__What the exercise asks__. Show all lines holding "frame".

═════ Recorded information

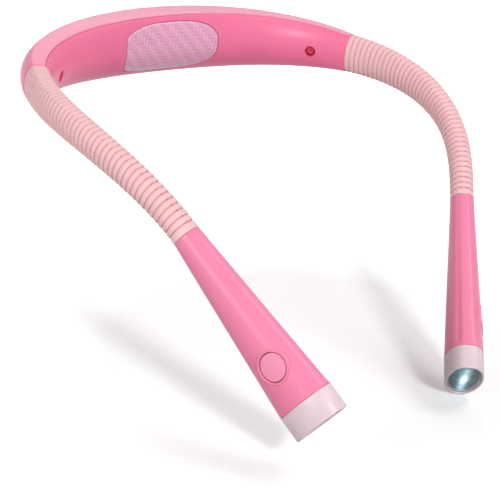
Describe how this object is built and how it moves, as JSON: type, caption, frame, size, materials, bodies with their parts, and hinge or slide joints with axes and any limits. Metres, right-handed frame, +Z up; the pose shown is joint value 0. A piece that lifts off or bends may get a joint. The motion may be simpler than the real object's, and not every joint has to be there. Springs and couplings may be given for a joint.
{
  "type": "neck reading light",
  "caption": "U-shaped battery reading light worn round the neck, with two bendable ribbed arms, each ending in a tapered lamp with a push button.",
  "frame": {"origin": "middle of the pad's outer face, where the housing rests on the back of the neck", "axes": "+Z up as worn, -Y forwards past the wearer's throat, +X towards the wearer's left"},
  "size_m": [0.1848, 0.2101, 0.1038],
  "materials": {
    "housing": "satin pink moulded plastic",
    "sleeve": "soft pale pink silicone",
    "bezel": "satin mauve-grey plastic",
    "pad": "soft translucent mauve-pink pad with a fine woven texture",
    "button": "matt pink-mauve plastic",
    "lens": "clear window",
    "reflector": "bright reflector",
    "steel": "plain steel",
    "led_base": "white-masked aluminium board",
    "board": "green circuit board",
    "cell": "wrapped pouch cell",
    "led": "yellow phosphor",
    "cable": "white cable sheath",
    "red_lead": "red insulation",
    "black_lead": "black insulation",
    "plastic": "plain grey plastic"
  },
  "bodies": {
    "neck": {"neck_outer_shell": "housing", "neck_inner_cover": "housing", "neck_pad": "pad", "cover_screw_left": "steel", "cover_screw_right": "steel", "battery_cell": "cell", "charging_board": "board", "charging_socket": "steel", "battery_red_lead": "red_lead", "battery_black_lead": "black_lead", "arm_plug_left": "plastic", "sleeve_left_1": "sleeve", "gooseneck_core_left_1": "steel", "lamp_cable_left": "cable", "arm_plug_right": "plastic", "sleeve_right_1": "sleeve", "gooseneck_core_right_1": "steel", "lamp_cable_right": "cable"},
    "arm_left_1": {"sleeve_left_2": "sleeve", "gooseneck_core_left_2": "steel"},
    "arm_left_2": {"sleeve_left_3": "sleeve", "gooseneck_core_left_3": "steel"},
    "arm_left_3": {"sleeve_left_4": "sleeve", "gooseneck_core_left_4": "steel"},
    "lamp_left": {"sleeve_left_5": "sleeve", "gooseneck_core_left_5": "steel", "core_clamp_left": "plastic", "lamp_housing_left": "housing", "bezel_left": "bezel", "lens_left": "lens", "reflector_left": "reflector", "led_board_left": "led_base", "led_left": "led", "led_lead_left": "red_lead", "control_board_left": "board", "tactile_switch_left": "steel"},
    "button_left": {"button_cap_left": "button"},
    "arm_right_1": {"sleeve_right_2": "sleeve", "gooseneck_core_right_2": "steel"},
    "arm_right_2": {"sleeve_right_3": "sleeve", "gooseneck_core_right_3": "steel"},
    "arm_right_3": {"sleeve_right_4": "sleeve", "gooseneck_core_right_4": "steel"},
    "lamp_right": {"sleeve_right_5": "sleeve", "gooseneck_core_right_5": "steel", "core_clamp_right": "plastic", "lamp_housing_right": "housing", "bezel_right": "bezel", "lens_right": "lens", "reflector_right": "reflector", "led_board_right": "led_base", "led_right": "led", "led_lead_right": "red_lead", "control_board_right": "board", "tactile_switch_right": "steel"},
    "button_right": {"button_cap_right": "button"}
  },
  "joints": [
    {"name": "lift_left_1", "type": "hinge", "parent": "neck", "child": "arm_left_1", "pos_m": [-0.08294, -0.03501, -0.00181], "axis": [-0.9534, 0.2903, -0.082], "range_deg": [-35, 40], "deforming": ["sleeve_left_1", "lamp_cable_left"]},
    {"name": "sweep_left_1", "type": "hinge", "parent": "arm_left_1", "child": "arm_left_2", "pos_m": [-0.08737, -0.06178, -0.00323], "axis": [-0.1927, -0.0832, 0.9777], "range_deg": [-35, 20], "deforming": ["sleeve_left_2"]},
    {"name": "lift_left_2", "type": "hinge", "parent": "arm_left_2", "child": "arm_left_3", "pos_m": [-0.08655, -0.08608, -0.00702], "axis": [-0.9785, -0.0738, -0.1925], "range_deg": [-35, 40], "deforming": ["sleeve_left_3"]},
    {"name": "sweep_left_2", "type": "hinge", "parent": "arm_left_3", "child": "lamp_left", "pos_m": [-0.08174, -0.11103, -0.01586], "axis": [0.0071, -0.4559, 0.89], "range_deg": [-35, 20], "deforming": ["sleeve_left_4", "sleeve_left_5"]},
    {"name": "press_left", "type": "slide", "parent": "lamp_left", "child": "button_left", "axis": [0.9504, 0.3108, 0.0119], "range_m": [0, 0.0005], "stiffness_N_per_m": 2000, "springref_m": -0.0003},
    {"name": "lift_right_1", "type": "hinge", "parent": "neck", "child": "arm_right_1", "pos_m": [0.08326, -0.03483, -0.00207], "axis": [-0.9536, -0.289, -0.0841], "range_deg": [-35, 40], "deforming": ["sleeve_right_1", "lamp_cable_right"]},
    {"name": "sweep_right_1", "type": "hinge", "parent": "arm_right_1", "child": "arm_right_2", "pos_m": [0.08725, -0.06138, -0.00572], "axis": [-0.1915, -0.2034, 0.9602], "range_deg": [-20, 35], "deforming": ["sleeve_right_2"]},
    {"name": "lift_right_2", "type": "hinge", "parent": "arm_right_2", "child": "arm_right_3", "pos_m": [0.08305, -0.08462, -0.01279], "axis": [-0.9087, 0.3851, -0.1609], "range_deg": [-35, 40], "deforming": ["sleeve_right_3"]},
    {"name": "sweep_right_2", "type": "hinge", "parent": "arm_right_3", "child": "lamp_right", "pos_m": [0.07194, -0.10625, -0.02471], "axis": [-0.3547, -0.3823, 0.8533], "range_deg": [-20, 35], "deforming": ["sleeve_right_4", "sleeve_right_5"]},
    {"name": "press_right", "type": "slide", "parent": "lamp_right", "child": "button_right", "axis": [-0.7948, 0.606, -0.0336], "range_m": [0, 0.0005], "stiffness_N_per_m": 2000, "springref_m": -0.0003}
  ]
}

══════════

__Finished answer__.
Describe how this object is built and how it moves, as JSON: type, caption, frame, size, materials, bodies with their parts, and hinge or slide joints with axes and any limits. Metres, right-handed frame, +Z up; the pose shown is joint value 0. A piece that lifts off or bends may get a joint. The motion may be simpler than the real object's, and not every joint has to be there. Springs and couplings may be given for a joint.
  "frame": {"origin": "middle of the pad's outer face, where the housing rests on the back of the neck", "axes": "+Z up as worn, -Y forwards past the wearer's throat, +X towards the wearer's left"},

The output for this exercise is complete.